Reproduce all entries word for word.

» EXCERPTED DATA:
<<<<
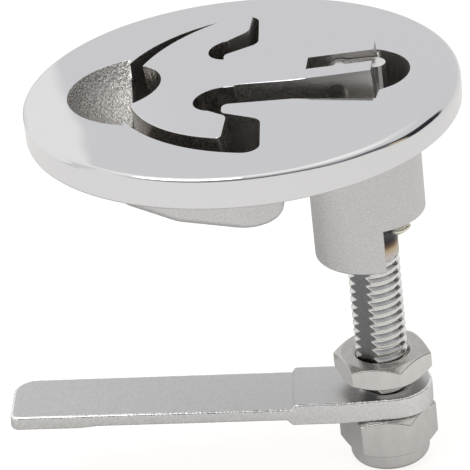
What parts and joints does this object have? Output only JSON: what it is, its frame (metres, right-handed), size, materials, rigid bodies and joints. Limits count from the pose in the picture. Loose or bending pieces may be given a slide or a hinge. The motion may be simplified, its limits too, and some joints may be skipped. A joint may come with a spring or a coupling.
{
  "type": "flush pull latch",
  "caption": "Round flush pull latch: T-shaped pull handle hinged in a cast recess, spindle in a boss, flat cam arm clamped between two nuts on the spindle's end.",
  "frame": {"origin": "centre of the round flange, on its flat back face, which seats on the deck or door", "axes": "+Z out of the deck towards the user, +X from the finger scoop towards the boss and spindle"},
  "size_m": [0.072, 0.0634, 0.067],
  "materials": {
    "polished_casting": "mirror polished face, bead-blasted underside, rough-cast recess",
    "plain_steel": "satin",
    "machined_steel": "turned and threaded, bright",
    "tinted_steel": "straw heat tint from the weld",
    "tumbled_steel": "tumbled satin",
    "nylon": "natural nylon"
  },
  "bodies": {
    "flange": {"flange_casting": "polished_casting"},
    "spindle": {"spindle": "machined_steel", "stop_lug": "tinted_steel", "jam_nut": "plain_steel", "cam_arm": "tumbled_steel", "lock_nut": "plain_steel", "nylon_insert": "nylon"},
    "handle": {"pull_handle": "polished_casting", "hinge_pin": "plain_steel"}
  },
  "joints": [
    {"name": "spindle_turn", "type": "hinge", "parent": "flange", "child": "spindle", "pos_m": [0.0167, 0, 0], "axis": [0, 0, 1], "range_deg": [0, 90]},
    {"name": "handle_lift", "type": "hinge", "parent": "spindle", "child": "handle", "pos_m": [0.01441, 0.0002, 0.00365], "axis": [0.0872, 0.9962, 0], "range_deg": [0, 100]}
  ],
  "couplings": [
    {"joint": "spindle_turn", "follows": "handle_lift", "ratio": 0.9}
  ]
}
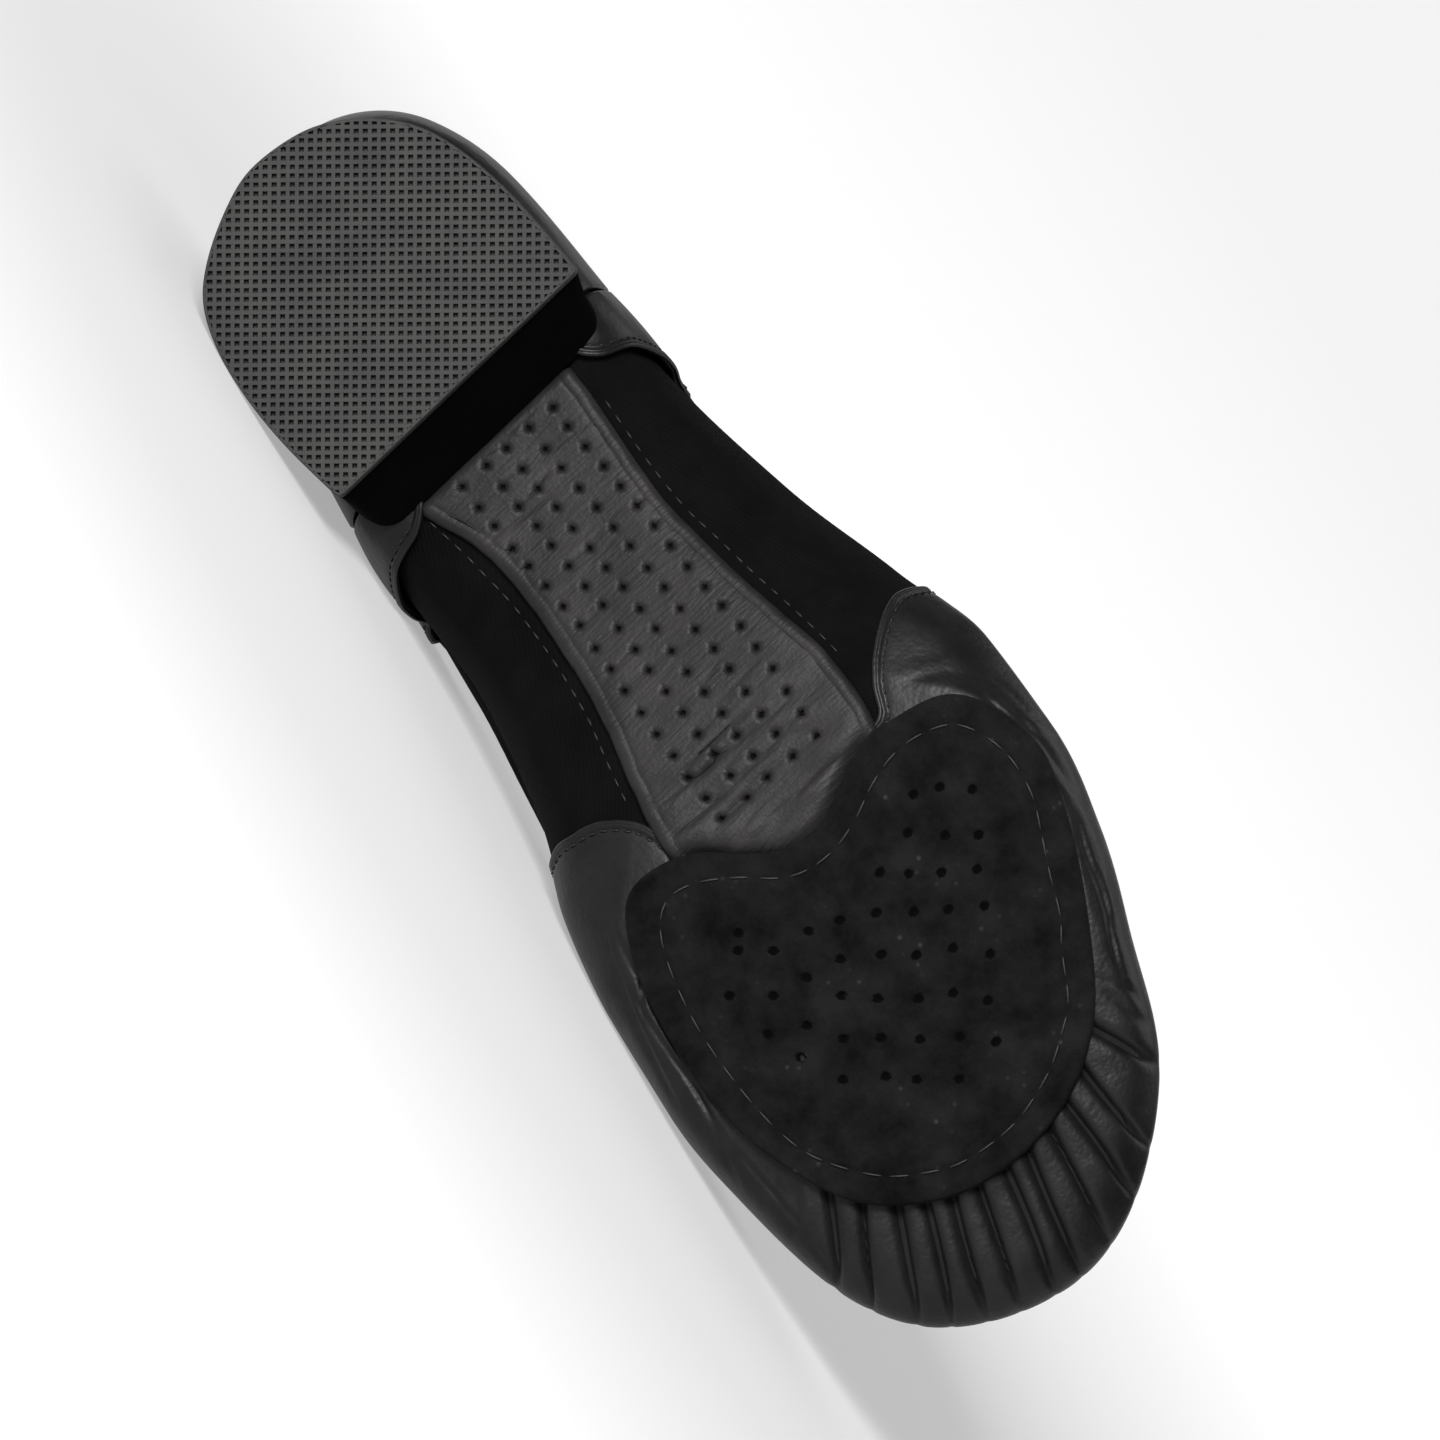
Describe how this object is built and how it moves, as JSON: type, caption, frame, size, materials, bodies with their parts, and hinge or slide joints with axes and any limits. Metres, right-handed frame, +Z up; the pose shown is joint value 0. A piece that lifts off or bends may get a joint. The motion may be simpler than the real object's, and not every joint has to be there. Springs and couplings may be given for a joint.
{
  "type": "jazz shoe",
  "caption": "Right split-sole slip-on jazz dance shoe lying on its inner side: hollow leather and stretch-cloth upper, suede forefoot patch, perforated arch strip, low rubber-tipped heel.",
  "frame": {"origin": "on the floor under the middle of the shoe's box, as it lies on its inner side", "axes": "+X from heel to toe along the floor, +Z up from the floor it lies on to its outer side, the sole faces -Y and the collar +Y"},
  "size_m": [0.2446, 0.0634, 0.0922],
  "materials": {
    "leather": "soft black glove leather with a low sheen",
    "perforated_leather": "worn charcoal leather, punched",
    "suede": "matt black suede",
    "heel_foam": "matt black heel foam",
    "tread_rubber": "dark grey rubber with fine square pits",
    "lining": "black lining cloth"
  },
  "bodies": {
    "root": {"upper": "leather", "heel_counter": "leather", "quarter_lateral": "leather", "quarter_medial": "leather", "arch_strip": "perforated_leather", "forefoot_sole": "suede", "heel_block": "heel_foam", "heel_tread": "tread_rubber", "insole": "lining"}
  },
  "joints": []
}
>>>>
» SOLUTION TO THIS TASK:
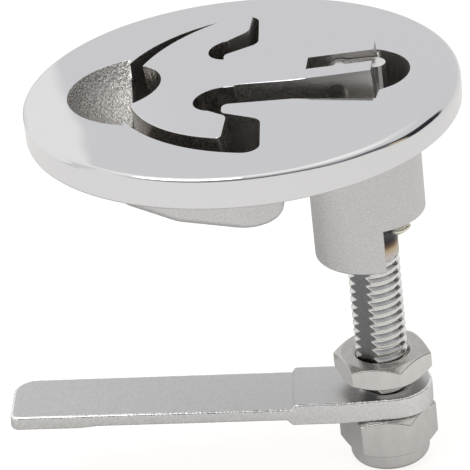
What parts and joints does this object have? Output only JSON: what it is, its frame (metres, right-handed), size, materials, rigid bodies and joints. Limits count from the pose in the picture. Loose or bending pieces may be given a slide or a hinge. The motion may be simplified, its limits too, and some joints may be skipped. A joint may come with a spring or a coupling.
{
  "type": "flush pull latch",
  "caption": "Round flush pull latch: T-shaped pull handle hinged in a cast recess, spindle in a boss, flat cam arm clamped between two nuts on the spindle's end.",
  "frame": {"origin": "centre of the round flange, on its flat back face, which seats on the deck or door", "axes": "+Z out of the deck towards the user, +X from the finger scoop towards the boss and spindle"},
  "size_m": [0.072, 0.0634, 0.067],
  "materials": {
    "polished_casting": "mirror polished face, bead-blasted underside, rough-cast recess",
    "plain_steel": "satin",
    "machined_steel": "turned and threaded, bright",
    "tinted_steel": "straw heat tint from the weld",
    "tumbled_steel": "tumbled satin",
    "nylon": "natural nylon"
  },
  "bodies": {
    "flange": {"flange_casting": "polished_casting"},
    "spindle": {"spindle": "machined_steel", "stop_lug": "tinted_steel", "jam_nut": "plain_steel", "cam_arm": "tumbled_steel", "lock_nut": "plain_steel", "nylon_insert": "nylon"},
    "handle": {"pull_handle": "polished_casting", "hinge_pin": "plain_steel"}
  },
  "joints": [
    {"name": "spindle_turn", "type": "hinge", "parent": "flange", "child": "spindle", "pos_m": [0.0167, 0, 0], "axis": [0, 0, 1], "range_deg": [0, 90]},
    {"name": "handle_lift", "type": "hinge", "parent": "spindle", "child": "handle", "pos_m": [0.01441, 0.0002, 0.00365], "axis": [0.0872, 0.9962, 0], "range_deg": [0, 100]}
  ],
  "couplings": [
    {"joint": "spindle_turn", "follows": "handle_lift", "ratio": 0.9}
  ]
}
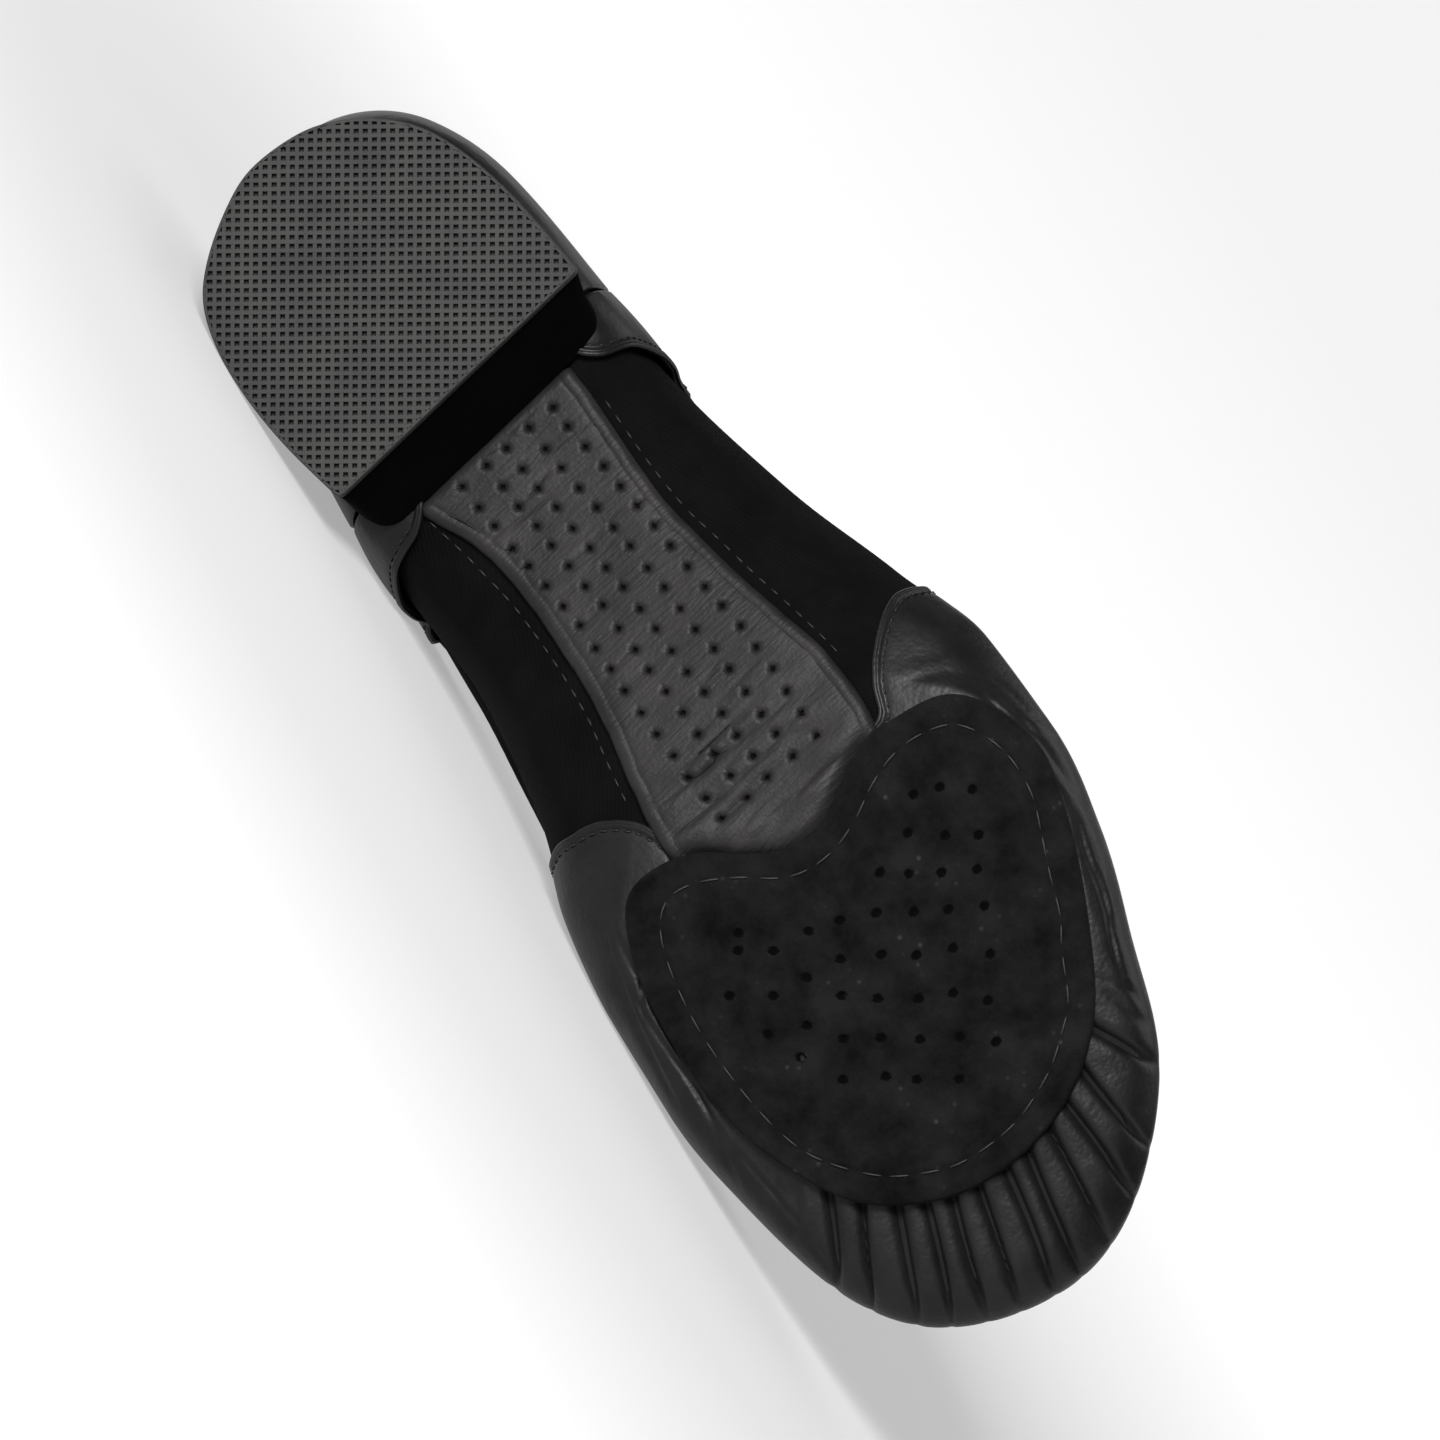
Describe how this object is built and how it moves, as JSON: type, caption, frame, size, materials, bodies with their parts, and hinge or slide joints with axes and any limits. Metres, right-handed frame, +Z up; the pose shown is joint value 0. A piece that lifts off or bends may get a joint. The motion may be simpler than the real object's, and not every joint has to be there. Springs and couplings may be given for a joint.
{
  "type": "jazz shoe",
  "caption": "Right split-sole slip-on jazz dance shoe lying on its inner side: hollow leather and stretch-cloth upper, suede forefoot patch, perforated arch strip, low rubber-tipped heel.",
  "frame": {"origin": "on the floor under the middle of the shoe's box, as it lies on its inner side", "axes": "+X from heel to toe along the floor, +Z up from the floor it lies on to its outer side, the sole faces -Y and the collar +Y"},
  "size_m": [0.2446, 0.0634, 0.0922],
  "materials": {
    "leather": "soft black glove leather with a low sheen",
    "perforated_leather": "worn charcoal leather, punched",
    "suede": "matt black suede",
    "heel_foam": "matt black heel foam",
    "tread_rubber": "dark grey rubber with fine square pits",
    "lining": "black lining cloth"
  },
  "bodies": {
    "root": {"upper": "leather", "heel_counter": "leather", "quarter_lateral": "leather", "quarter_medial": "leather", "arch_strip": "perforated_leather", "forefoot_sole": "suede", "heel_block": "heel_foam", "heel_tread": "tread_rubber", "insole": "lining"}
  },
  "joints": []
}